In this sense, Saint Gregory Palama explains that “As God is neither seen, nor physical, He may be known but through sensitive and
intelligible beings. As knowledge is that of beings and through beings God is shown” ([
44], p. 357). Saint Maxim the Confessor states that in the unseen things of God—that have been seen since the creation of the world and can be understood in His creatures—are shown the “reasons of things made before time by God…These are unseen, they are understood through beings, as all beings of God contemplated by us through our nature by means of knowledge and these reveal to us in a hidden way the reasons of their creation and through them the purpose of God in every being” ([
45], pp. 62–63).
We have seen earlier in our study that only the natural reason of man cannot understand the total rationality of things. But it can know enough as to open man towards humble contemplation and faith, and starting from the things seen, man can understand the hidden and unseen reasons of things. It may happen only if
the mind is given the grace of faith and the light of the Holy Spirit. It happens when reason is spiritualized. Similarly, one of the hesychast followers, Patriarch Calist, graciously contemplates on the existence in its wholeness, on the Creator and his work: “I see myself full of Holy Light from the heart by the grace of God as a lampad full of soul’s light and if it can be said
I am introduced into the reason of beings and I see all rationality united in a mysterious Reason and all from Scriptures ends in that Reason” (emphasis added) ([
46], pp. 292–93).
By spiritualization, the reason is lighted, expanded and may encompass the paradoxical logic of grace, the logic of faith as much as it is allowed to man. ([
39], pp. 54–55, 71, 90). The soul repents, undertakes Metanoia, changes its thoughts; there is a shift of human rationality towards God, towards faith. Moreover, by believing, then reason understands the logic of faith, as Isaiah the Prophet said “If you do not believe, you do not understand” and Saint Basil the Great makes it clear: “Good may be truly understood by reason only through faith” ([
39], p. 55).
The main idea that may be drawn from our discussion is that in order to understand the mysterious reason of things, the natural reason of a scientist should also be structured by grace, it should be spiritualized based on the divine grace and then it can understand. For a scientist, to acquire the mysterious meanings of things through the eyes of a spiritualized reason means to experience a genuine epistemological transfiguration: the scientist who carries out his research through the eyes of spiritualized rationality may discover a reality he has never seen before through the eyes of his natural rationality; namely, he may discover the profound divine meaning of the investigated world.

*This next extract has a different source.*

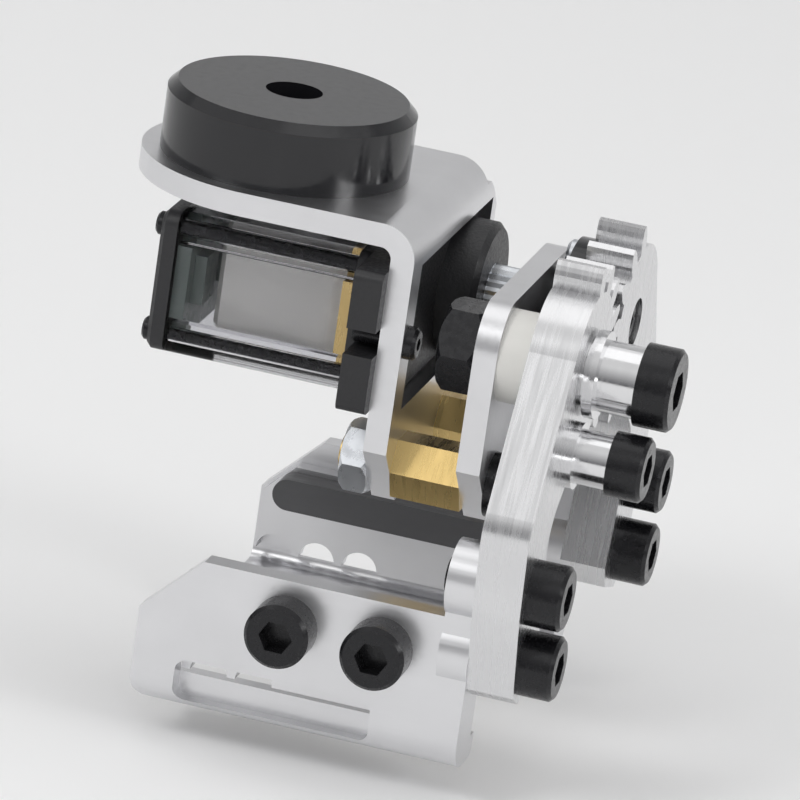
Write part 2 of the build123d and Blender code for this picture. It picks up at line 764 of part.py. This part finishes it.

Basically, the scientist may obtain the state of epistemological transfiguration together with the theologian in his effort to understand the reality he studies. The scientist should rely both on demonstrable truth (acquired through observational, laboratory or mental experiments) and also on indemonstrable truth (acquired from divine Revelation). So, the scientific truth is not altered, weakened or relativized by its unification (unblended and undivided) with the revealed truth, but is consolidated and enriched acquiring a deepness that otherwise would not be accessible. Using this kind of knowledge, the scientist does not turn into a hermit or a theologian. He will still be a scientist carrying out research.
Finally, trying to summarize what has been discussed about the specific features of the personalist dialogue between Orthodox theology and science, it is clear that the existence of the interpersonal communion by joint synergic work between a theologian and a scientist humbles the natural reason of the latter. The scientist’s rationality opens towards faith and gets spiritualized. It becomes able to acquire the state of epistemological transfiguration needed to discover the divine rationality of the investigated reality. Experienced in such a way, scientific research becomes a confession of faith used for the personal redemption of the scientist.